Aim: Gather all lines with the word "members" in them.

3D code data:
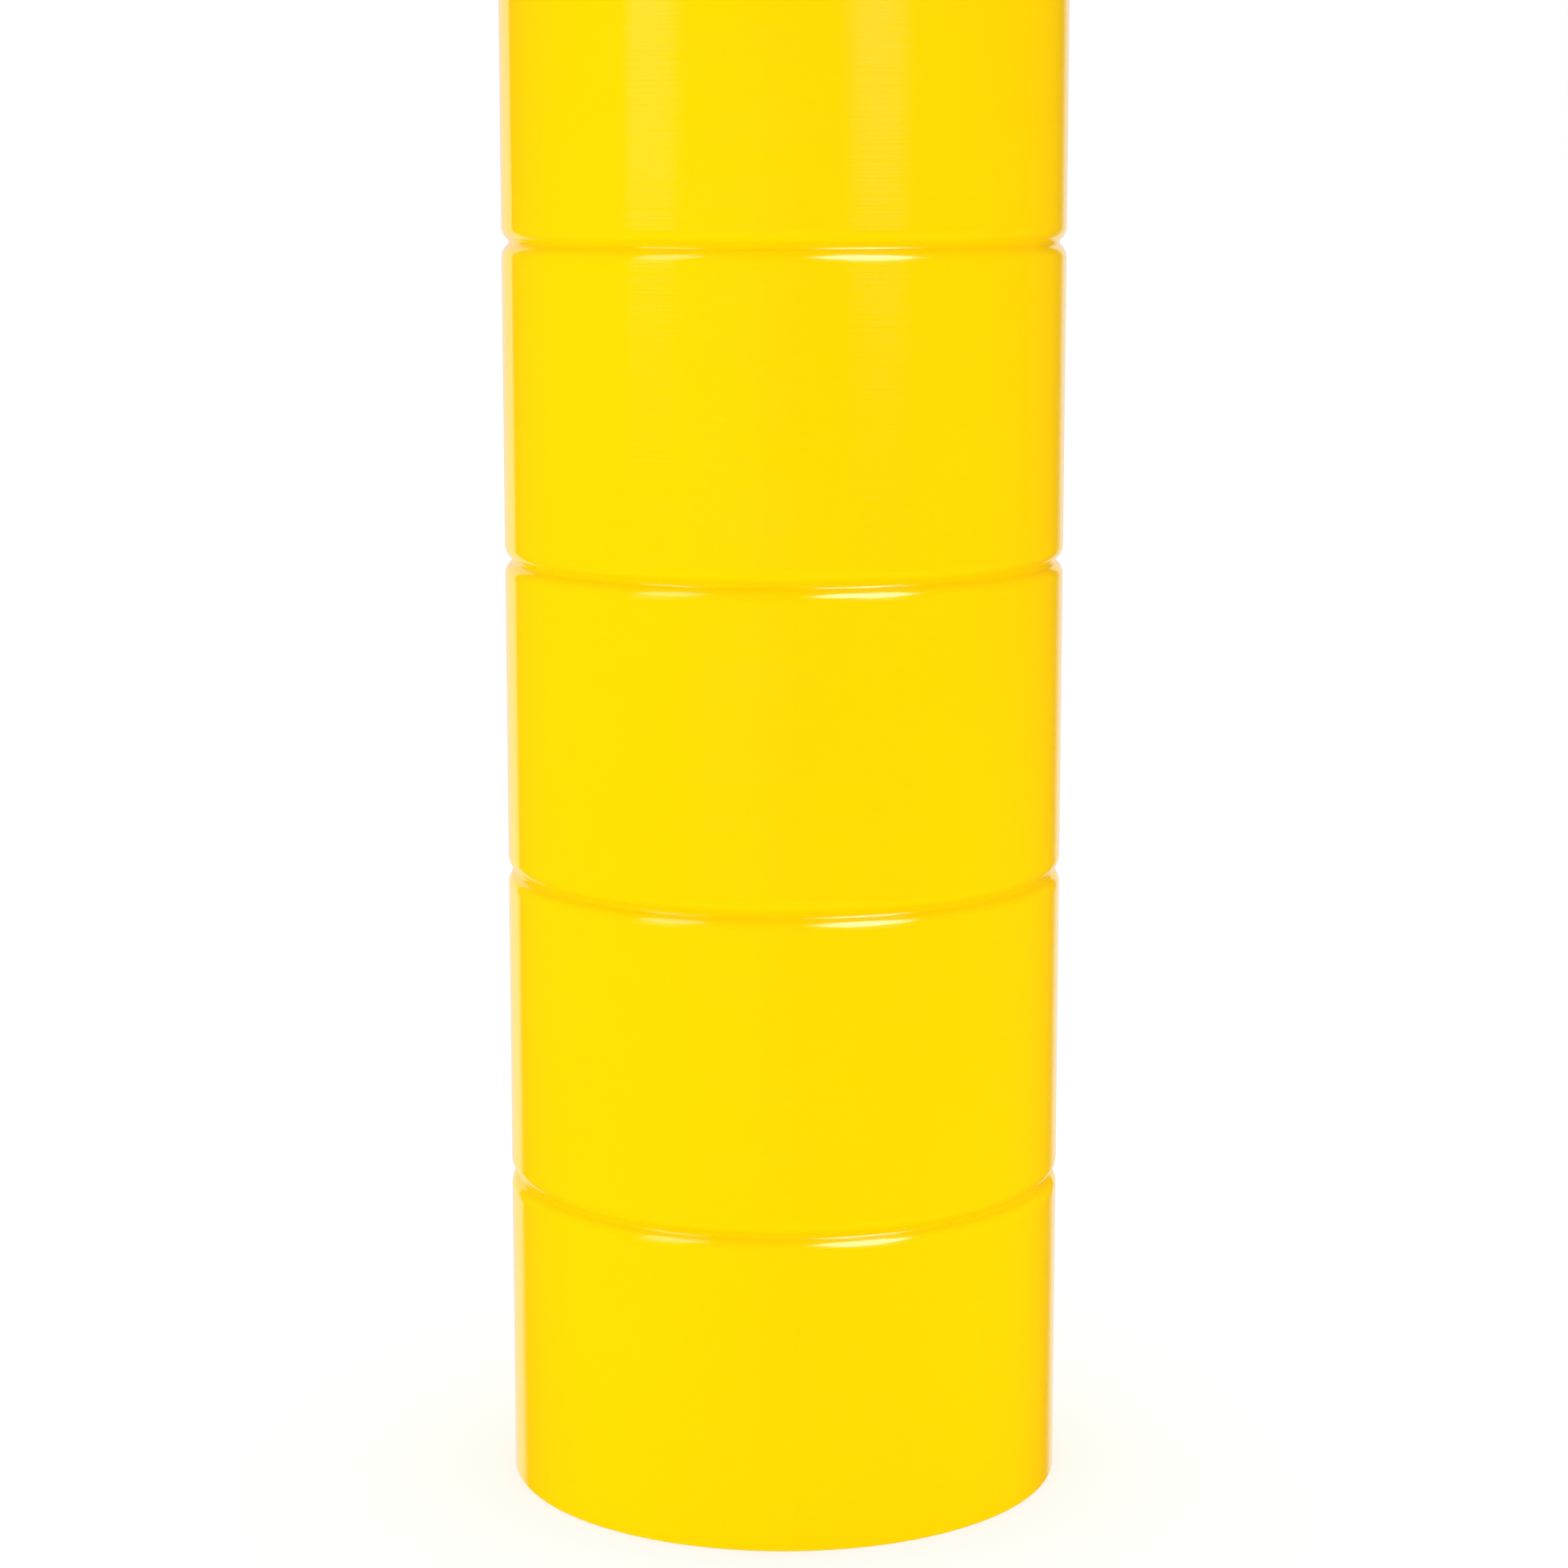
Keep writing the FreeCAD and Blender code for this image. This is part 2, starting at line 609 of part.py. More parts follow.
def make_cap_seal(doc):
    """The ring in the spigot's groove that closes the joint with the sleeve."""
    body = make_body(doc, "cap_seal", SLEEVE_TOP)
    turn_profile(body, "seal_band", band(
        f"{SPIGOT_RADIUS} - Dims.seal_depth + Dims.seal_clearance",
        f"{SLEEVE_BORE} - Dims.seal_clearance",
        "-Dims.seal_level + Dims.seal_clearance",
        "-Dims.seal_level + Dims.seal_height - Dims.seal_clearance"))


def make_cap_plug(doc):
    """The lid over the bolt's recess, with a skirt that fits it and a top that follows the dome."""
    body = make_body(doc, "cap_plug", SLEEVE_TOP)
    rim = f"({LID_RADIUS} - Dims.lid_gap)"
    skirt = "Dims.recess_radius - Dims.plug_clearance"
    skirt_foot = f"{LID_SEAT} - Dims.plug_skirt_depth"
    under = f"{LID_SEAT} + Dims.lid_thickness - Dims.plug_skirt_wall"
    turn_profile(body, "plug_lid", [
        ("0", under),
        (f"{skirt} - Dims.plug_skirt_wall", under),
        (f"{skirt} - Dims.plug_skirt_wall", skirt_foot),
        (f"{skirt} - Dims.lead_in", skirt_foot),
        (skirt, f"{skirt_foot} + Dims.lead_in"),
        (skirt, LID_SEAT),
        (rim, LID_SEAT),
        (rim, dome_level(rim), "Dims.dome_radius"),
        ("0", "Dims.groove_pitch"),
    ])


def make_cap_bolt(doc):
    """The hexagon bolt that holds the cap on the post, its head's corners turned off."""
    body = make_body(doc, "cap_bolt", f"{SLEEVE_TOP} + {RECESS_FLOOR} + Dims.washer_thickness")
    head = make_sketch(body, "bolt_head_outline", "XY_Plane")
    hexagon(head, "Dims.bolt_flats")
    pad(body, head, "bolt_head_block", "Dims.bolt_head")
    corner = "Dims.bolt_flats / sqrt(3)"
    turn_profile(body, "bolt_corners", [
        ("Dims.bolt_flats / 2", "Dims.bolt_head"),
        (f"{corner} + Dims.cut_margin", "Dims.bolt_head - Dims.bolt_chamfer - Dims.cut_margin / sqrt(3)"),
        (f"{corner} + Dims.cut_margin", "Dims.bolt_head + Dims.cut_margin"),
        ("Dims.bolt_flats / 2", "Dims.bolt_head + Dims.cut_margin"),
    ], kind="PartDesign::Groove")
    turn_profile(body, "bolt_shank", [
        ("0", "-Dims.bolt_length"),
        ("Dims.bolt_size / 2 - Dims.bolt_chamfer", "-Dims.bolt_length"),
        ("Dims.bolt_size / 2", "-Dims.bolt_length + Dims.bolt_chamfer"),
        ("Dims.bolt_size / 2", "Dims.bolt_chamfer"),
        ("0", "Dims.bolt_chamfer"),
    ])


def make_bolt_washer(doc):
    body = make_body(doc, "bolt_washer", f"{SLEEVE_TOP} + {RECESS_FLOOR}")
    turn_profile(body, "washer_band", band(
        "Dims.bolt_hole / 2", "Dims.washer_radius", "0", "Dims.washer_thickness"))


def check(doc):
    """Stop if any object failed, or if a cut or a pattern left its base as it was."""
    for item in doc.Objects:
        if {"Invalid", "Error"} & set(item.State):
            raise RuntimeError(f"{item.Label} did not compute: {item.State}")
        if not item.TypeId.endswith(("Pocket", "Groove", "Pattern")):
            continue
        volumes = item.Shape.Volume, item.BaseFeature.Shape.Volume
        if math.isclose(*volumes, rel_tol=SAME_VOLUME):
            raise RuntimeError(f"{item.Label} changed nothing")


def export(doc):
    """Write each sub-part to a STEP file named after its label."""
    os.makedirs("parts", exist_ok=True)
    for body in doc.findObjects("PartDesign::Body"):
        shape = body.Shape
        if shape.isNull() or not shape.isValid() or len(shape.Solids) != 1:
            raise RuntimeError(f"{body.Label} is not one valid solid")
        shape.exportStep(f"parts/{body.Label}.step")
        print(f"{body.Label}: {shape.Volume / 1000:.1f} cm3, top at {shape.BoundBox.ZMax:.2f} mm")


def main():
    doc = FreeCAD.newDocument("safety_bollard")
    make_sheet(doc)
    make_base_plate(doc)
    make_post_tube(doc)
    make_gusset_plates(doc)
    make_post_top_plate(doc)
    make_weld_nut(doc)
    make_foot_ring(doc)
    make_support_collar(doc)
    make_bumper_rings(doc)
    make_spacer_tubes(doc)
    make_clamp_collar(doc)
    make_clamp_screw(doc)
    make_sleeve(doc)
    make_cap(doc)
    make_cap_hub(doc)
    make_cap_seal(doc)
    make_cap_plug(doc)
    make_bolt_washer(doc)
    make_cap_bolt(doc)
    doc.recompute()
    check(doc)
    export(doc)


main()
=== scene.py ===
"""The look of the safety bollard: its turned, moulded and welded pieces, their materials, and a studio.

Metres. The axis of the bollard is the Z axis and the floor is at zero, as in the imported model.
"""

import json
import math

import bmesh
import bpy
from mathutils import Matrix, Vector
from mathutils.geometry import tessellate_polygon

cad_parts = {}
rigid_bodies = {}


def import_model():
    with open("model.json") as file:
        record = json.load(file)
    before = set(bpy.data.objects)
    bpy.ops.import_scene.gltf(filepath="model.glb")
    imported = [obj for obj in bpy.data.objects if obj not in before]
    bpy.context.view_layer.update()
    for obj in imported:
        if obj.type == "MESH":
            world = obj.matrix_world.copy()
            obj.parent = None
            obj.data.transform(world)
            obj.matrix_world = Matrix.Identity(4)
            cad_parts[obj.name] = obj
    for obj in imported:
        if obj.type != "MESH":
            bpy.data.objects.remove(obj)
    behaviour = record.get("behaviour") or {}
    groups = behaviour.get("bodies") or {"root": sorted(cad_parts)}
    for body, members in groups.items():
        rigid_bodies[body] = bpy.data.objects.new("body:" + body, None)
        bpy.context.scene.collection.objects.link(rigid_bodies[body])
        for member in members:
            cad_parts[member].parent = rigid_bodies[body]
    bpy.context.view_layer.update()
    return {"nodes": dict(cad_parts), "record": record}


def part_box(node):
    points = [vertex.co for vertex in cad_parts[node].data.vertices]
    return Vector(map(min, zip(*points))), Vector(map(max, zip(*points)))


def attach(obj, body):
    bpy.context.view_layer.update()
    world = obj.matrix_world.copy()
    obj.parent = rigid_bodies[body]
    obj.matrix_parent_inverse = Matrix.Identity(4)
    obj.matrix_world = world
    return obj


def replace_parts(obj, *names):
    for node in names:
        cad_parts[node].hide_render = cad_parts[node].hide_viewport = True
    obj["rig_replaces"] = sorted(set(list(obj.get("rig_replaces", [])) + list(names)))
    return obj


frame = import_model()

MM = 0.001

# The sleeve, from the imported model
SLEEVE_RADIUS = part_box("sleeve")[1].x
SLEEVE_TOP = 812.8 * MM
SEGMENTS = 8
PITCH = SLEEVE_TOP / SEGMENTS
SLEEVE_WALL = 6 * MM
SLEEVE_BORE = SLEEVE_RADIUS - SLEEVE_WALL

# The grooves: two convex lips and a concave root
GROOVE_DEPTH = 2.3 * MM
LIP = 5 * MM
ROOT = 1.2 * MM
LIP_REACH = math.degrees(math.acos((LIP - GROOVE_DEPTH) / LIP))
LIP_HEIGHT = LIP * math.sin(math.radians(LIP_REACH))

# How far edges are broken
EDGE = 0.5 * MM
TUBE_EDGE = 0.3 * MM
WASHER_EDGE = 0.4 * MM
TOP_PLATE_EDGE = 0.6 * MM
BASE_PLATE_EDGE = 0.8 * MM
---
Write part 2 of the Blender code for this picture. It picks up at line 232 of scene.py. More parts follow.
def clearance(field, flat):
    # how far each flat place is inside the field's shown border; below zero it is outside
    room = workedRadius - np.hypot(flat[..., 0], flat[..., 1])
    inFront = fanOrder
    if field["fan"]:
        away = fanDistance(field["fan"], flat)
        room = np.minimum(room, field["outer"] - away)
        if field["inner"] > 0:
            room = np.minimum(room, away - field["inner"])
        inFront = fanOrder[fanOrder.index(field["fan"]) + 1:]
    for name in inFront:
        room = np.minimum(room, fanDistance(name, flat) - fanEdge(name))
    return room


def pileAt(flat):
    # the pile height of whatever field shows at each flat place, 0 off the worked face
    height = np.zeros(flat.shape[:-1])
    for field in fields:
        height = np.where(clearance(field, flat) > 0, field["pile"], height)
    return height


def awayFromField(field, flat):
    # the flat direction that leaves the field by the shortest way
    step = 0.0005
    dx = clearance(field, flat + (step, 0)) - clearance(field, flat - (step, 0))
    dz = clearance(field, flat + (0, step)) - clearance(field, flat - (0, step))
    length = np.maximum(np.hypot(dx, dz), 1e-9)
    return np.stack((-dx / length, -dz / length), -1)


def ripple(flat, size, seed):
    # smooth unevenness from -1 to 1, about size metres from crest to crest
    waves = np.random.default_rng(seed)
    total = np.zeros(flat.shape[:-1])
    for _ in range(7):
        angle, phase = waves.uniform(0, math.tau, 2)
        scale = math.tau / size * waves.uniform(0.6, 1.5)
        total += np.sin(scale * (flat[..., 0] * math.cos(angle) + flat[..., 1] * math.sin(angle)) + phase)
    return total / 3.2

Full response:
    for body, members in groups.items():
        for member in members:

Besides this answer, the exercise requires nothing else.